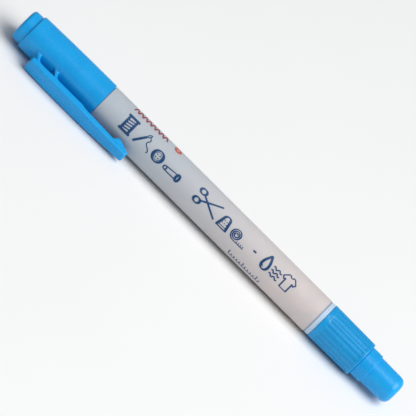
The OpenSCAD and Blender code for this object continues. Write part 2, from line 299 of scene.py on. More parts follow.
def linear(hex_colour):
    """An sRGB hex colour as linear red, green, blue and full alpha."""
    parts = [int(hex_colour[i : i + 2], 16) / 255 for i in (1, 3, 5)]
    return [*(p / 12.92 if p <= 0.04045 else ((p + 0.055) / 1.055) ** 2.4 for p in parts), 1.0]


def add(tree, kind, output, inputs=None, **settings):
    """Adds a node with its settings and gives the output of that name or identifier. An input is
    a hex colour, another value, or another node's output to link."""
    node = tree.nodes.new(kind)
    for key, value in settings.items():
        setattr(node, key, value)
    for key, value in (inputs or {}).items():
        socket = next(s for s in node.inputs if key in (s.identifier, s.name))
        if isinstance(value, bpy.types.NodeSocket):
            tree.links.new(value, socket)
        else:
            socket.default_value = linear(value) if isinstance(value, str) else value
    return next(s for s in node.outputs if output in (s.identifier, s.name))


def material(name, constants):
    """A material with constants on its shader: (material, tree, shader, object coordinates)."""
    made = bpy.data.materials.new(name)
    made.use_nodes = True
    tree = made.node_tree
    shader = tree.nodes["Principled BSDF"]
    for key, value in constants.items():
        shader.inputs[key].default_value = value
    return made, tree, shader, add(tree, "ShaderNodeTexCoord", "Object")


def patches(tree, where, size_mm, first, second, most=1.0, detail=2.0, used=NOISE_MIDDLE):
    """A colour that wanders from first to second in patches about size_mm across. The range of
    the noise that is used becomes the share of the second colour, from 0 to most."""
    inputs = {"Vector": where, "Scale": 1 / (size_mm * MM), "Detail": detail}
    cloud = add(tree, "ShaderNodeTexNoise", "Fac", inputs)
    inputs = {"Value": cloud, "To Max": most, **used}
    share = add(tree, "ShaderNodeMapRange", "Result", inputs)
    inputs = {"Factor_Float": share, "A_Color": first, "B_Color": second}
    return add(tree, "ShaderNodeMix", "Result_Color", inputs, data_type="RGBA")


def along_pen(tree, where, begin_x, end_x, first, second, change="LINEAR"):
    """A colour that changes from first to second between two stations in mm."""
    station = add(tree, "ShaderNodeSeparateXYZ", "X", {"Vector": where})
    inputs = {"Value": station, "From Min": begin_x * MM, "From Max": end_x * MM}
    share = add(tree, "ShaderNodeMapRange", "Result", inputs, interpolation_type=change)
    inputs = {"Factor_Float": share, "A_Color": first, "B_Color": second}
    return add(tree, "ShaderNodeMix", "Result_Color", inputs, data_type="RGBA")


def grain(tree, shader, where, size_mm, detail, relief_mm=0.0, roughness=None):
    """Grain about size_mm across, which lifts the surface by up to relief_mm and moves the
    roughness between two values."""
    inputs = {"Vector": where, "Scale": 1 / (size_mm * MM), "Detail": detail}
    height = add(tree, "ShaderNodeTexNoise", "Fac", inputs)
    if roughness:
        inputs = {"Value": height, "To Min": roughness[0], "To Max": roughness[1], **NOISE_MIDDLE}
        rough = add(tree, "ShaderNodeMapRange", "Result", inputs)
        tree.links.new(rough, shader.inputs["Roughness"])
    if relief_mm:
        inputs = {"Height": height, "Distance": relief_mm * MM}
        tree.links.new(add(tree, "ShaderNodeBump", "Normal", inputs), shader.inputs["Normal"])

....

Task goal
Output all of the material, please, exactly as it stands.

Exercise output
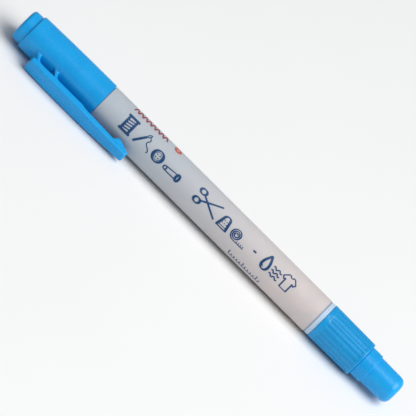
The OpenSCAD and Blender code for this object continues. Write part 2, from line 299 of scene.py on. More parts follow.
def linear(hex_colour):
    """An sRGB hex colour as linear red, green, blue and full alpha."""
    parts = [int(hex_colour[i : i + 2], 16) / 255 for i in (1, 3, 5)]
    return [*(p / 12.92 if p <= 0.04045 else ((p + 0.055) / 1.055) ** 2.4 for p in parts), 1.0]


def add(tree, kind, output, inputs=None, **settings):
    """Adds a node with its settings and gives the output of that name or identifier. An input is
    a hex colour, another value, or another node's output to link."""
    node = tree.nodes.new(kind)
    for key, value in settings.items():
        setattr(node, key, value)
    for key, value in (inputs or {}).items():
        socket = next(s for s in node.inputs if key in (s.identifier, s.name))
        if isinstance(value, bpy.types.NodeSocket):
            tree.links.new(value, socket)
        else:
            socket.default_value = linear(value) if isinstance(value, str) else value
    return next(s for s in node.outputs if output in (s.identifier, s.name))


def material(name, constants):
    """A material with constants on its shader: (material, tree, shader, object coordinates)."""
    made = bpy.data.materials.new(name)
    made.use_nodes = True
    tree = made.node_tree
    shader = tree.nodes["Principled BSDF"]
    for key, value in constants.items():
        shader.inputs[key].default_value = value
    return made, tree, shader, add(tree, "ShaderNodeTexCoord", "Object")


def patches(tree, where, size_mm, first, second, most=1.0, detail=2.0, used=NOISE_MIDDLE):
    """A colour that wanders from first to second in patches about size_mm across. The range of
    the noise that is used becomes the share of the second colour, from 0 to most."""
    inputs = {"Vector": where, "Scale": 1 / (size_mm * MM), "Detail": detail}
    cloud = add(tree, "ShaderNodeTexNoise", "Fac", inputs)
    inputs = {"Value": cloud, "To Max": most, **used}
    share = add(tree, "ShaderNodeMapRange", "Result", inputs)
    inputs = {"Factor_Float": share, "A_Color": first, "B_Color": second}
    return add(tree, "ShaderNodeMix", "Result_Color", inputs, data_type="RGBA")


def along_pen(tree, where, begin_x, end_x, first, second, change="LINEAR"):
    """A colour that changes from first to second between two stations in mm."""
    station = add(tree, "ShaderNodeSeparateXYZ", "X", {"Vector": where})
    inputs = {"Value": station, "From Min": begin_x * MM, "From Max": end_x * MM}
    share = add(tree, "ShaderNodeMapRange", "Result", inputs, interpolation_type=change)
    inputs = {"Factor_Float": share, "A_Color": first, "B_Color": second}
    return add(tree, "ShaderNodeMix", "Result_Color", inputs, data_type="RGBA")


def grain(tree, shader, where, size_mm, detail, relief_mm=0.0, roughness=None):
    """Grain about size_mm across, which lifts the surface by up to relief_mm and moves the
    roughness between two values."""
    inputs = {"Vector": where, "Scale": 1 / (size_mm * MM), "Detail": detail}
    height = add(tree, "ShaderNodeTexNoise", "Fac", inputs)
    if roughness:
        inputs = {"Value": height, "To Min": roughness[0], "To Max": roughness[1], **NOISE_MIDDLE}
        rough = add(tree, "ShaderNodeMapRange", "Result", inputs)
        tree.links.new(rough, shader.inputs["Roughness"])
    if relief_mm:
        inputs = {"Height": height, "Distance": relief_mm * MM}
        tree.links.new(add(tree, "ShaderNodeBump", "Normal", inputs), shader.inputs["Normal"])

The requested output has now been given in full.